To check for osteoporosis, we use a special X-ray method called bone densitometry testing, also known as DXA (dual-energy X-ray absorptiometry). DXA is used to evaluate bone loss and to diagnose and monitor osteoporosis.
What to Expect
During a comprehensive bone densitometry, you remain still on a padded table while the DXA equipment scans one or two areas of your body. The hip and lower spine are the typical areas of bone evaluated; together, they take about 10 minutes to scan. For your comfort, you should avoid wearing clothing with no zippers, rivets, or other metal around the spine or hip areas.
Bones naturally lose their density and strength gradually over time. In people with osteoporosis, this process happens faster. The result is an increasing risk of fracture, particularly in the spine, ribs, hips, and wrists.
Women and men can develop osteoporosis at any age, but it is most common in post-menopausal women. Osteoporosis poses a serious health threat to 43 million Americans, 80 percent of whom are women. Half of all women after menopause are at risk of developing osteoporosis. Most bone loss occurs during the first ten years after the onset of menopause. That’s why it’s critical to detect and treat bone loss during these years.
In addition to age, several factors can increase your osteoporosis risk. They include:
- Advanced age
- Low peak bone mass at maturity
- Personal history of fractures after age 50
- Family history of fractures or osteoporosis
- Low body weight
- Low calcium intake or vitamin D deficiency
- Smoking or high alcohol consumption
- Use of corticosteroids or other high-risk medications
- Medical conditions such as ulcerative colitis, celiac disease, hyperthyroidism, hyperparathyroidism, kidney failure
The best way to detect bone loss is a quick and painless process called bone densitometry testing. Unlike a standard X-ray, densitometry can measure even very small amounts of bone loss.
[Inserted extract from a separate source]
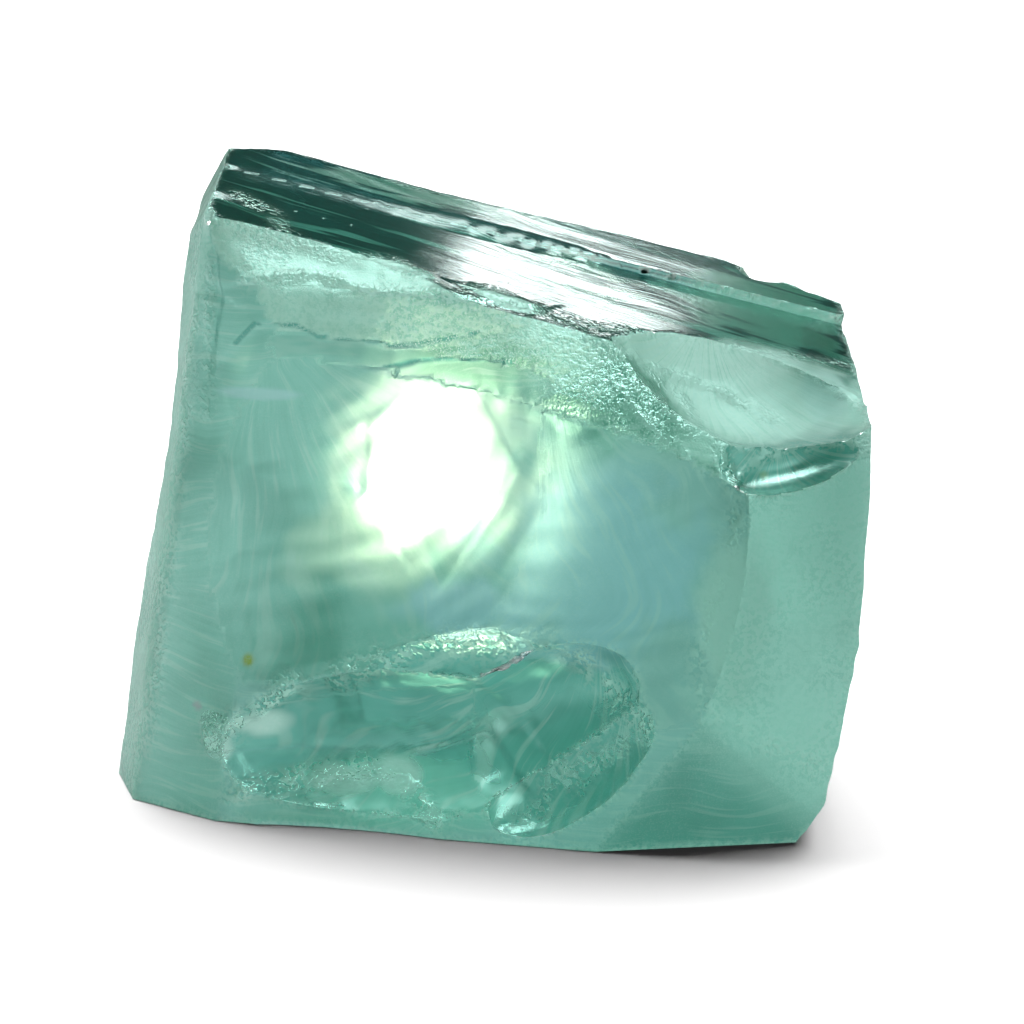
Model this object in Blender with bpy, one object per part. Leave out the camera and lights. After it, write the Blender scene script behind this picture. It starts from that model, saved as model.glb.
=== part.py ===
"""A rough aquamarine: one lump of clear beryl, 47 mm wide, standing on its broken foot.

It is made as the stone was. A block is split along flat planes, its striated top is
stepped down along the crystal, and shells of rock are then knocked off its sides, each
of which leaves a hollow. The ridges are where two hollows meet.

X runs along the stone, Y from its struck front to its back, and Z up. The origin is the
middle of the foot. Lengths are in millimetres here, and the meshes are in metres.
"""

import math
from collections import namedtuple

import bmesh
import bpy
from mathutils import Matrix, Vector

MM = 0.001
UP = Vector((0.0, 0.0, 1.0))

# The block that the stone is split from, which reaches below the foot.
BLOCK = Vector((60.0, 40.0, 60.0))
BLOCK_BELOW_FOOT = 5.0

# The striated prism face on top: its height over the origin, and its fall along the
# stone and rise to the back, as slopes.
TOP_LEVEL = 34.63
TOP_FALL_X = 0.248
TOP_RISE_Y = 0.16
TOP_FACING = (TOP_FALL_X, -TOP_RISE_Y, 1.0)

# The flat breaks: a point on each, and the way it faces.
SPLITS = {
    "foot": ((0.0, 0.0, 0.0), (0.0, 0.0, -1.0)),
    "top": ((0.0, 0.0, TOP_LEVEL), TOP_FACING),
    "front": ((7.2, -13.2, 0.0), (-0.216, -0.976, 0.046)),
    "front_right": ((13.6, -14.2, 8.5), (0.28, -0.96, -0.023)),
    "heel": ((13.6, -14.2, 8.5), (0.12, -0.971, -0.204)),
    "brow": ((-14.3, -4.6, 37.4), (0.05, -0.80, 0.60)),
    "right": ((23.5, 0.7, 20.0), (1.0, 0.0, -0.03)),
    "right_heel": ((23.3, -9.3, 12.0), (0.985, -0.08, -0.17)),
    "right_toe": ((21.9, -9.3, 2.4), (0.80, -0.15, -0.58)),
    "left": ((-23.75, 1.2, 0.0), (-1.0, 0.0, 0.16)),
    "left_cheek": ((-23.55, 0.2, 0.0), (-0.95, -0.30, 0.152)),
    "left_front": ((-16.9, -7.7, 0.0), (-0.56, -0.82, 0.10)),
    "back": ((2.2, 14.2, 0.0), (0.03, 0.99, 0.08)),
    "back_left": ((-15.8, 9.5, 39.0), (-0.62, 0.78, 0.10)),
    "back_right": ((20.2, 9.7, 30.0), (0.42, 0.90, 0.12)),
    "left_shoulder": ((-16.3, 2.6, 39.1), (-0.866, -0.066, 0.495)),
}

# A step down of the top face, on the front side of its riser: a point of the riser, its
# drop there, and its turn about the top's facing and its fall along the stone, in degrees.
Step = namedtuple("Step", "at drop turn fall")
STEP_SLAB = Vector((90.0, 30.0, 6.0))
STEPS = (
    Step((-17.8, -0.5), 0.30, -2.0, 0.5),
    Step((18.2, 2.3), 0.22, 1.5, -0.5),
    Step((-17.8, 5.7), 0.26, -1.0, 0.6),
)

# A knocked-off shell: the middle of its outline, the way its hollow opens, half its
# length, height and depth, how shallow its walls are (0 steep, 1 flat), its turn about
# the way it opens, and the bearing of the blow round its outline, both in degrees.
Shell = namedtuple("Shell", "at opens length height depth slack turn blow")
SHELLS = {
    "fan_low": Shell((15.1, -9.9, 27.7), (0.02, -0.70, 0.71), 7.0, 2.7, 1.7, 0.60, -38.0, 200.0),
    "fan_high": Shell((16.2, -7.7, 28.4), (0.18, -0.50, 0.85), 7.5, 5.3, 2.9, 0.55, -38.0, 120.0),
    "pit": Shell((19.0, -12.6, 24.4), (0.20, -0.88, 0.30), 4.0, 1.7, 2.2, 0.30, 12.0, 90.0),
    "bevel_flake": Shell((-10.4, -5.1, 35.1), (0.05, -0.55, 0.83), 9.5, 2.2, 0.7, 0.70, -11.0, 30.0),
    "upper_ledge": Shell((-4.4, -8.0, 31.6), (-0.07, -0.86, 0.50), 11.4, 3.0, 0.9, 0.78, -6.0, 30.0),
    "lower_ledge": Shell((-4.2, -9.2, 29.6), (-0.15, -0.92, 0.38), 13.0, 2.4, 1.4, 0.70, -3.0, 30.0),
    "front_hollow": Shell((-6.2, -9.2, 20.0), (-0.27, -0.96, 0.07), 13.6, 10.8, 2.5, 0.80, 20.0, 100.0),
    "face_hollow": Shell((8.4, -12.3, 17.6), (-0.21, -0.97, 0.06), 8.6, 9.6, 0.9, 0.90, 10.0, 100.0),
    "foot_hollow": Shell((-4.4, -10.7, 6.2), (-0.22, -0.97, -0.02), 12.6, 5.2, 3.0, 0.50, 8.0, 30.0),
    "foot_hollow_right": Shell((2.9, -11.8, 7.9), (-0.10, -0.99, -0.06), 7.8, 4.2, 3.4, 0.50, 32.0, 30.0),
    "toe_lens": Shell((-8.7, -9.7, 1.2), (-0.22, -0.95, -0.20), 7.4, 1.4, 0.6, 0.60, -2.0, 30.0),
    "shoulder_notch": Shell((-16.5, -3.4, 37.9), (-0.80, -0.25, 0.55), 3.4, 0.9, 0.7, 0.30, -20.0, 60.0),
    "left_high": Shell((-20.4, 2.2, 23.0), (-1.0, -0.05, 0.16), 11.0, 12.0, 0.8, 0.90, 10.0, 60.0),
    "left_low": Shell((-22.4, 5.2, 6.0), (-0.93, 0.32, 0.05), 7.5, 7.0, 1.1, 0.80, -20.0, 60.0),
    "right_side": Shell((23.6, 1.7, 15.0), (1.0, 0.12, -0.02), 13.0, 14.0, 1.5, 0.88, 20.0, 120.0),
    "right_back": Shell((22.2, 10.2, 17.5), (0.80, 0.58, 0.05), 6.0, 9.0, 1.8, 0.75, 15.0, 120.0),
    "back_high": Shell((-2.8, 13.9, 27.0), (0.06, 0.97, 0.22), 21.0, 12.5, 2.3, 0.86, 12.0, 90.0),
    "back_low": Shell((13.2, 14.3, 8.0), (0.16, 0.98, -0.05), 15.0, 12.0, 2.4, 0.82, -25.0, 40.0),
    "back_left_low": Shell((-14.8, 12.2, 8.0), (-0.42, 0.90, -0.05), 12.0, 13.0, 2.6, 0.80, 25.0, 200.0),
    "back_toe": Shell((-1.8, 12.7, 0.6), (-0.10, 0.75, -0.66), 9.0, 3.6, 1.4, 0.70, 3.0, 60.0),
}
SHELL_SEGMENTS = 48

# A hollow isn't quite round: shallow lobes spread across it from the point of the blow.
LOBES = 5
LOBE_SWELL = 0.012

# Clear, pale blue-green beryl.
BERYL_COLOUR = (0.18, 0.48, 0.37, 1.0)
BERYL_ROUGHNESS = 0.12
BERYL_IOR = 1.577


def cleave(stone, point, facing):
    """Splits off all that lies past a plane, and closes the break with one flat face."""
    geometry = stone.verts[:] + stone.edges[:] + stone.faces[:]
    cut = bmesh.ops.bisect_plane(
        stone, geom=geometry, dist=1e-7, plane_co=point, plane_no=facing, clear_outer=True
    )
    rim = [item for item in cut["geom_cut"] if isinstance(item, bmesh.types.BMEdge)]
    bmesh.ops.contextual_create(stone, geom=rim)


def finished_mesh(name, shape):
    mesh = bpy.data.meshes.new(name)
    shape.to_mesh(mesh)
    shape.free()
    return mesh


def split_block(name):
    """The block after its flat breaks, before any shell is knocked off it."""
    stone = bmesh.new()
    bmesh.ops.create_cube(stone, size=1.0)
    bmesh.ops.scale(stone, vec=BLOCK * MM, verts=stone.verts)
    bmesh.ops.translate(stone, vec=UP * (BLOCK.z / 2 - BLOCK_BELOW_FOOT) * MM, verts=stone.verts)
    for point, facing in SPLITS.values():
        cleave(stone, Vector(point) * MM, Vector(facing).normalized())
    return finished_mesh(name, stone)


def step_mesh(name, step):
    """A long wedge lying on the top face, which takes the front side of a riser down."""
    slab = bmesh.new()
    bmesh.ops.create_cube(slab, size=1.0)
    bmesh.ops.translate(slab, vec=Vector((0.0, -0.5, 0.5)), verts=slab.verts)
    bmesh.ops.scale(slab, vec=STEP_SLAB * MM, verts=slab.verts)
    turn = Matrix.Rotation(math.radians(step.turn), 3, "Z")
    fall = Matrix.Rotation(math.radians(step.fall), 3, "Y")
    lie_on_top = UP.rotation_difference(Vector(TOP_FACING)).to_matrix()
    bmesh.ops.rotate(slab, cent=Vector(), matrix=lie_on_top @ turn @ fall, verts=slab.verts)
    x, y = step.at
    level = TOP_LEVEL - TOP_FALL_X * x + TOP_RISE_Y * y - step.drop
    bmesh.ops.translate(slab, vec=Vector((x, y, level)) * MM, verts=slab.verts)
    return finished_mesh(name, slab)


def shell_frame(shell):
    """Takes local X along a shell's length, Y along its height and Z the way it opens."""
    out = Vector(shell.opens).normalized()
    across = UP.cross(out).normalized()
    frame = Matrix((across, out.cross(across), out)).transposed()
    return frame @ Matrix.Rotation(math.radians(shell.turn), 3, "Z")


def shell_mesh(name, shell):
    """The lens of rock that a blow knocks off: an ellipsoid, lobed round the blow."""
    reach = shell.depth / (1.0 - shell.slack)
    spread = math.sqrt(1.0 - shell.slack**2)
    radii = Vector((shell.length / spread, shell.height / spread, reach))
    blow = math.radians(shell.blow)
    struck = Vector((math.cos(blow), math.sin(blow), -shell.slack))
    lens = bmesh.new()
    bmesh.ops.create_uvsphere(
        lens, u_segments=SHELL_SEGMENTS, v_segments=SHELL_SEGMENTS // 2, radius=1.0
    )
    for vert in lens.verts:
        lobe = math.sin(LOBES * math.atan2(vert.co.y, vert.co.x) + blow)
        vert.co *= 1.0 + LOBE_SWELL * lobe * (1.0 - vert.co.z**2)
    to_blow = UP.rotation_difference(struck).to_matrix()
    bmesh.ops.rotate(lens, cent=Vector(), matrix=to_blow, verts=lens.verts)
    bmesh.ops.scale(lens, vec=radii * MM, verts=lens.verts)
    bmesh.ops.rotate(lens, cent=Vector(), matrix=shell_frame(shell), verts=lens.verts)
    middle = Vector(shell.at) + Vector(shell.opens).normalized() * (reach - shell.depth)
    bmesh.ops.translate(lens, vec=middle * MM, verts=lens.verts)
    return finished_mesh(name, lens)


def knock_off(stone, cutter_mesh, cutters):
    cutter = bpy.data.objects.new(cutter_mesh.name, cutter_mesh)
    cutters.objects.link(cutter)
    cutter.hide_render = True
    cutter.display_type = "WIRE"
    cut = stone.modifiers.new(cutter.name, "BOOLEAN")
    cut.operation = "DIFFERENCE"
    cut.solver = "EXACT"
    cut.object = cutter


def beryl():
    material = bpy.data.materials.new("beryl")
    material.use_nodes = True
    finish = material.node_tree.nodes["Principled BSDF"].inputs
    finish["Base Color"].default_value = BERYL_COLOUR
    finish["Roughness"].default_value = BERYL_ROUGHNESS
    finish["Metallic"].default_value = 0.0
    finish["IOR"].default_value = BERYL_IOR
    finish["Transmission Weight"].default_value = 1.0
    return material


def new_collection(name):
    collection = bpy.data.collections.new(name)
    bpy.context.scene.collection.children.link(collection)
    return collection


def main():
    for item in list(bpy.data.objects):
        bpy.data.objects.remove(item)
    parts = new_collection("rough_aquamarine")
    cutters = new_collection("cutters")
    stone = bpy.data.objects.new("aquamarine", split_block("aquamarine"))
    stone.data.materials.append(beryl())
    parts.objects.link(stone)
    for number, step in enumerate(STEPS, start=1):
        knock_off(stone, step_mesh(f"top_step_{number}", step), cutters)
    for name, shell in SHELLS.items():
        knock_off(stone, shell_mesh(name, shell), cutters)


main()
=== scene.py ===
"""Rough aquamarine: one broken block of clear green-blue beryl, resting on its foot.

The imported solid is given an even, fine skin. Each cleaved face and each struck hollow then gets its own ripples,
streaks, frosting and tint, and the ridges between them are chipped. Lengths in the tables are in millimetres.
"""
import math
from collections import namedtuple

import bmesh
import bpy
import numpy as np
from mathutils import Matrix, Vector


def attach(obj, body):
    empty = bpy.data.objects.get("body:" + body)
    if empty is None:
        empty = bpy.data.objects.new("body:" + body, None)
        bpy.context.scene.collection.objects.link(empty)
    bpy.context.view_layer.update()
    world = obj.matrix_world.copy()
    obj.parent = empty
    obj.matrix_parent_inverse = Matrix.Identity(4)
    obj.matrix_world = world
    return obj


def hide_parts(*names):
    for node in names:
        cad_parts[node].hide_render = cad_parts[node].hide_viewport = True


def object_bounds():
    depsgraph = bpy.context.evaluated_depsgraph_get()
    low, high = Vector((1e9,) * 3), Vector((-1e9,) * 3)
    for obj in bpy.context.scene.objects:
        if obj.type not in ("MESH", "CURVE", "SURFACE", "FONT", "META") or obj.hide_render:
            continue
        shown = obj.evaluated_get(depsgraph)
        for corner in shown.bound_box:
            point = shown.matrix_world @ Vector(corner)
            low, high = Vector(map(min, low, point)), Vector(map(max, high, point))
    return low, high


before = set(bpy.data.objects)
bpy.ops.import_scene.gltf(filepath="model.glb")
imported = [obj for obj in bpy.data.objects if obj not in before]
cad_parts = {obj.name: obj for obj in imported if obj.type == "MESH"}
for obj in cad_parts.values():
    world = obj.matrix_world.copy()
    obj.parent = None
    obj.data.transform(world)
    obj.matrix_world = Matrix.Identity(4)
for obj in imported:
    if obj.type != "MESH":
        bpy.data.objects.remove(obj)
CAD_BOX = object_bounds()

MM = 0.001
UP = Vector((0, 0, 1))

# ---------------------------------------------------------------------------------------------------------------
# The stone's surfaces. A finish says how a surface is coloured and frosted, and how strongly it shows dark streaks,
# pale wisps (veil) and sugary grain.

Finish = namedtuple("Finish", "tint frost streak veil grain")

FINISHES = {
    "dark_top": Finish((0.30, 0.84, 0.82), 0.12, 0.90, 0.0, 0.0),
    "bevel": Finish((0.90, 1.00, 0.91), 0.46, 0.05, 0.7, 1.0),
    "clear": Finish((0.32, 0.62, 0.57), 0.36, 0.05, 0.4, 0.10),
    "haze": Finish((0.44, 0.64, 0.68), 0.50, 0.0, 0.3, 0.10),
    "frosted": Finish((0.82, 1.0, 0.97), 0.62, 0.0, 0.0, 0.5),
    "granular": Finish((0.62, 0.92, 0.84), 0.50, 0.0, 0.0, 1.0),
    "smooth_low": Finish((0.12, 0.35, 0.32), 0.34, 0.0, 0.2, 0.1),
    # Painted shade: a dark tint on the hollows, pits and chips.
    "shaded_hollow": Finish((0.10, 0.40, 0.37), 0.24, 0.05, 0.4, 0.0),
    "cream": Finish((1.00, 1.00, 0.93), 0.64, 0.0, 1.0, 0.2),
    "crust": Finish((0.74, 0.92, 0.86), 0.36, 0.0, 0.3, 0.3),
}

# A cleave is a flat broken or grown face: a place on it and the way it faces.
Cleave = namedtuple("Cleave", "at facing finish")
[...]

We recommend a test for the following individuals:
- Women 65 and older
- Men 70 and older
- Postmenopausal women who have risk factors
- Adults who have had a fragility fracture (an incident in which healthy bones would not be expected to break), any condition associated with low bone mass, or other risk factors
Treatment may include changes to your diet, calcium and vitamin D supplements, exercise, and/or prescribed medications. All of these methods can lessen your risk of fracture and the resulting pain, expense, and danger.